Left to right, somewhat: Swiss chard, Rhubarb, Peas, Beets, Yellow Squash, Carrots, Collard Greens with herbs in front and back.

My laptop died a couple of weeks ago so I am just getting caught up!

This week’s (July 17th – week 3) CSA share was a rainbow of variety.  One of the first things I learned about plant-based eating is that you should try to have as many different colors on your plate as possible with each meal.  Well, this week’s fare will be quite colorful!

With this variety of colors as inspiration, I combined peas, yellow squash, Swiss chard, red peppers, carrots, Vidalia onions, and chopped garlic, simmered in a bit of vegetable stock with chopped fresh basil.   Served with tri-color couscous, the result was nearly too pretty to eat.   But we ate it, and it tasted as good as it looked!

Peas, yellow squash, Swiss chard, red peppers, carrots, Vidalia onions, garlic served with tri-color couscous.

We also had a few yellow squash from our home garden, this being the time of year when even if you give away squash, cucumbers and tomatoes to all your friends, you still have enough left over to stock Stop & Shop.  So, using the yellow squash as the dinner bowl was one way to use up the little darlings.

Yellow squash stuffed with vidalia onions, beets, carrots, mushrooms and a blend of heritage grains.

For this dish I used those beautiful beets and carrots along with red peppers, Vidalia onions, and sliced baby Bella mushrooms, cooked with a blend of heritage grains from Nature’s Earthly Choice’s Ancient Grains.  Once again, Ocean State Job Lot sells these wonderful grains, but I have also seen them available online at places like Amazon.   The Nature’s Earthly Choice website seems to be down as I type this, but if I find it working again later I’ll add a link.

I sliced the squash lengthwise, then scooped out the seeds before placing the squash in a saucepan with a little water to steam them.  Once they were cooked, I filled them with the vegetable and grain mixture.

It’s so easy to cook vegetables while cooking grains; just estimate the amount of time the veggies will take and add them to the water while the grains are cooking.  Some grains have to cook for only 10 minutes, while others take 40 or 50, so sometimes I’ll saute the veggies first to give them a head start, and other times I’ll add them at the end.  If you’re not an experimental, fly-by-the-seat-of-your-pants cook like I am, just cook them separately and then mix them together when they’re done.

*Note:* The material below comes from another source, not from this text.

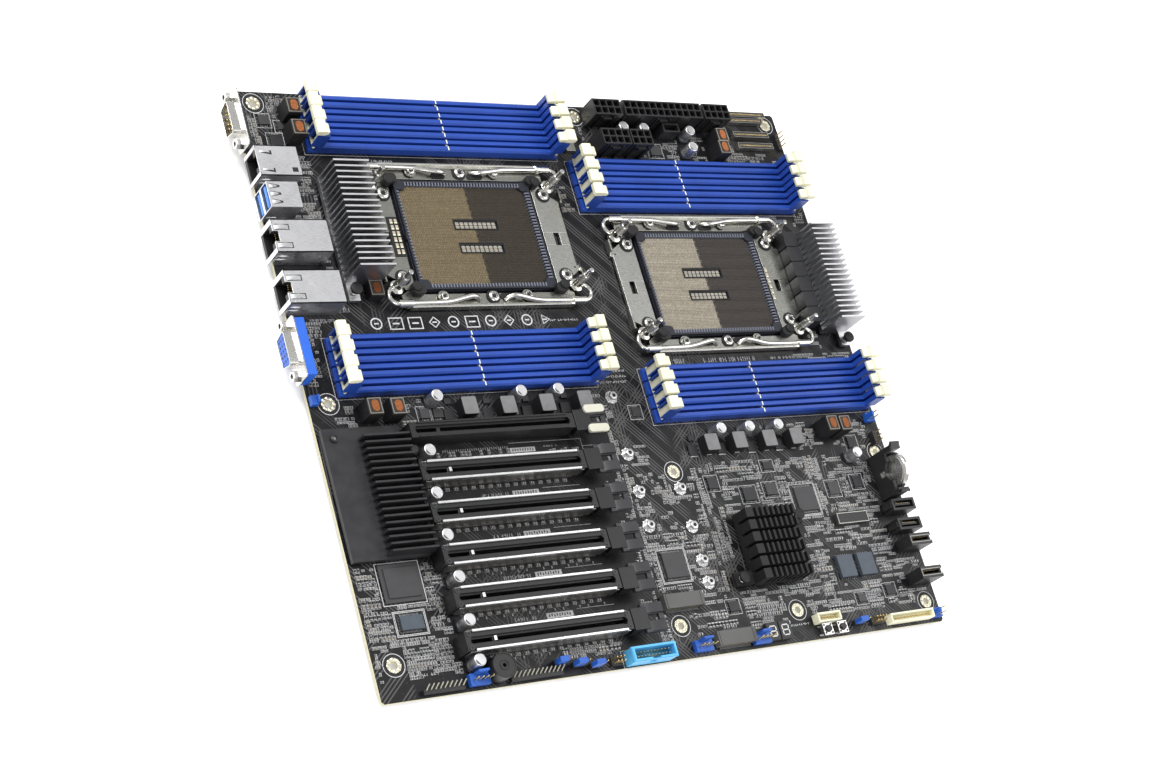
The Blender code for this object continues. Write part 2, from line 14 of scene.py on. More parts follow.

My final CSA-inspired meal this week was  collard greens and beans, with celery, carrots, red peppers, garlic, vidalia onion, fresh basil, thyme and cajun seasoning.  A simple dish to cook, it was one of those one-pot meals created by dicing up all the vegetables and simmering them in vegetable broth, then adding canned beans at the end.  It was like a stew; thick and full of good stuff.

Collard greens and beans, with celery, carrots, red peppers, garlic, vidalia onion, fresh basil, thyme and cajun seasoning.

Collard greens are new to my cooking repertoire, as I mentioned in an earlier post.  I recently added a new cookbook to my shelf: “Wild About Greens: 125 Delectable Vegan Recipes for Kale, Collards, Arugula, Bok Choy, and other Leafy Veggies Everyone Loves”  by Nava Atlas, which I saw featured on the author’s Veg Kitchen website.    This is the perfect supplement to my well-used copy of  “Green on Greens”, as Nava Atlas is vegan and the recipes are completely plant-based.

I am highly selective about buying cookbooks these days, having donated most of my collection to our library’s book sale since I started using “Living Cookbook” recipe software on my laptop.  Most recipes can be found online, and with this software I can capture the online recipe, including photographs, and add it to my own recipe file.  Then, when I have an ingredient such as collard greens, I can search the entire recipe file for “collard greens” and all the recipes with that ingredient will all show up in a list!   Granted, it takes time to set up, but I love the convenience.   And when a book comes along that I know I will use over and over, like “Wild About Greens”, I’ll still spring for a copy.